───── Dataset extract ─────

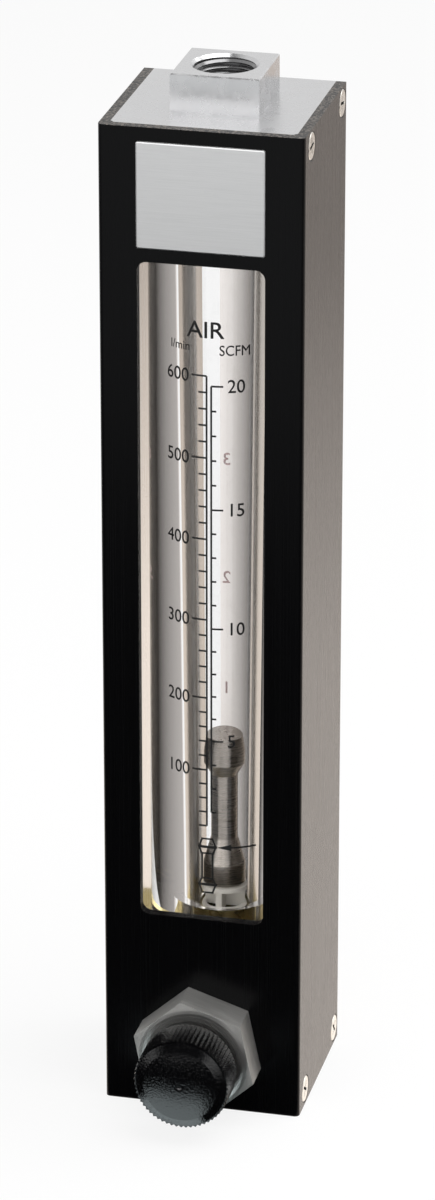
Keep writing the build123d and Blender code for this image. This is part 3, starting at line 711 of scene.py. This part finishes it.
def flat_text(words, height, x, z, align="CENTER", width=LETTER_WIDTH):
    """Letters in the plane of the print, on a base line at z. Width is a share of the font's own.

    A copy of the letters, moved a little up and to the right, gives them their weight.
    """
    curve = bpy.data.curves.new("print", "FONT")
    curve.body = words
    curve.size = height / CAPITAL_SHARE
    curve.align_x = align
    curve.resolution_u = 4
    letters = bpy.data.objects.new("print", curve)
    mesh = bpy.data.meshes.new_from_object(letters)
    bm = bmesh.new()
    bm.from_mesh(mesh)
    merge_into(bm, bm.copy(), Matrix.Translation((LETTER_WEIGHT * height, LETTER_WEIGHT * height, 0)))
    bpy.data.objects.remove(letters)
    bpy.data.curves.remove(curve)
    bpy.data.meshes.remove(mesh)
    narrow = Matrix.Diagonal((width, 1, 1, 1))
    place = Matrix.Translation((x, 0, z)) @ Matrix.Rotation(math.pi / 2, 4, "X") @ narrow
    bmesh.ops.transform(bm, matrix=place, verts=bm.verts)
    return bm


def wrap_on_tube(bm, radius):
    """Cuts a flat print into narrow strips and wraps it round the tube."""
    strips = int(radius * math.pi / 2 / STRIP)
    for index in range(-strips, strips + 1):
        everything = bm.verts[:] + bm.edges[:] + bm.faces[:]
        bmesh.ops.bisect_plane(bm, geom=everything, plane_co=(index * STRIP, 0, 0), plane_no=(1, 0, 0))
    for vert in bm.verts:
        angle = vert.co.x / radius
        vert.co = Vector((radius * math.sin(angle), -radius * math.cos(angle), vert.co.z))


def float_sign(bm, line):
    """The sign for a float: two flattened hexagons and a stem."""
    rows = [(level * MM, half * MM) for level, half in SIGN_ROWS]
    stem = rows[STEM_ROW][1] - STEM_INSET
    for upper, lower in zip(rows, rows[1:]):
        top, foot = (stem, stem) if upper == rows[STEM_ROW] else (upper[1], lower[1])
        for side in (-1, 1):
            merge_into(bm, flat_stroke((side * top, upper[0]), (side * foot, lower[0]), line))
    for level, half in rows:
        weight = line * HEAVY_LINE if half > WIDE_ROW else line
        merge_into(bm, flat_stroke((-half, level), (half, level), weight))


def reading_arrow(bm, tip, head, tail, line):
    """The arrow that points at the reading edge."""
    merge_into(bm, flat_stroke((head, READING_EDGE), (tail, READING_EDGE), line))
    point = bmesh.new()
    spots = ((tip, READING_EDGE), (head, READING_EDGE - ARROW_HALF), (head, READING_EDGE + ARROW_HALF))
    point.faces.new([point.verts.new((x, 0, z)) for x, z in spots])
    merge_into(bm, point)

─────

#### Objective:
Restate the listing exactly, starting at its first line and ending at the line where "the font's own." occurs; include both and no other lines.

#### The reply:
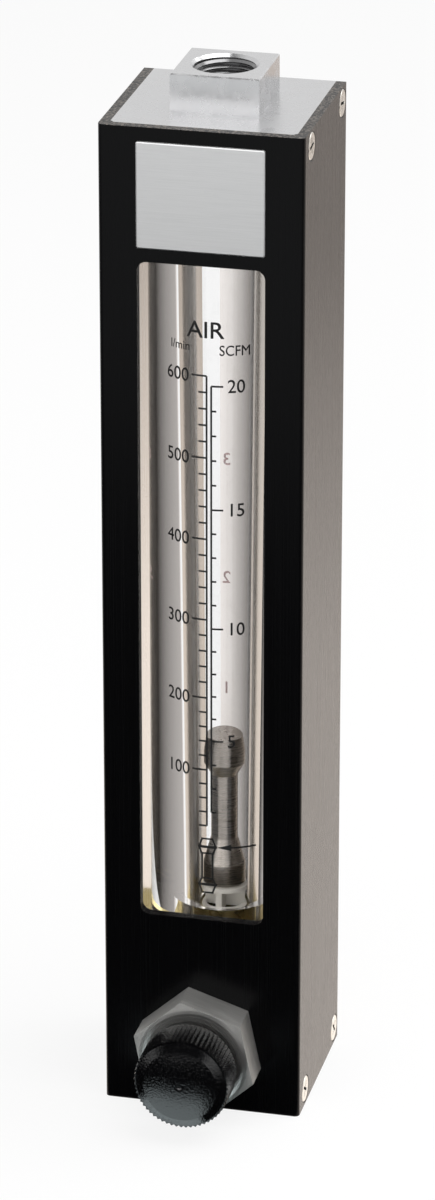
Keep writing the build123d and Blender code for this image. This is part 3, starting at line 711 of scene.py. This part finishes it.
def flat_text(words, height, x, z, align="CENTER", width=LETTER_WIDTH):
    """Letters in the plane of the print, on a base line at z. Width is a share of the font's own.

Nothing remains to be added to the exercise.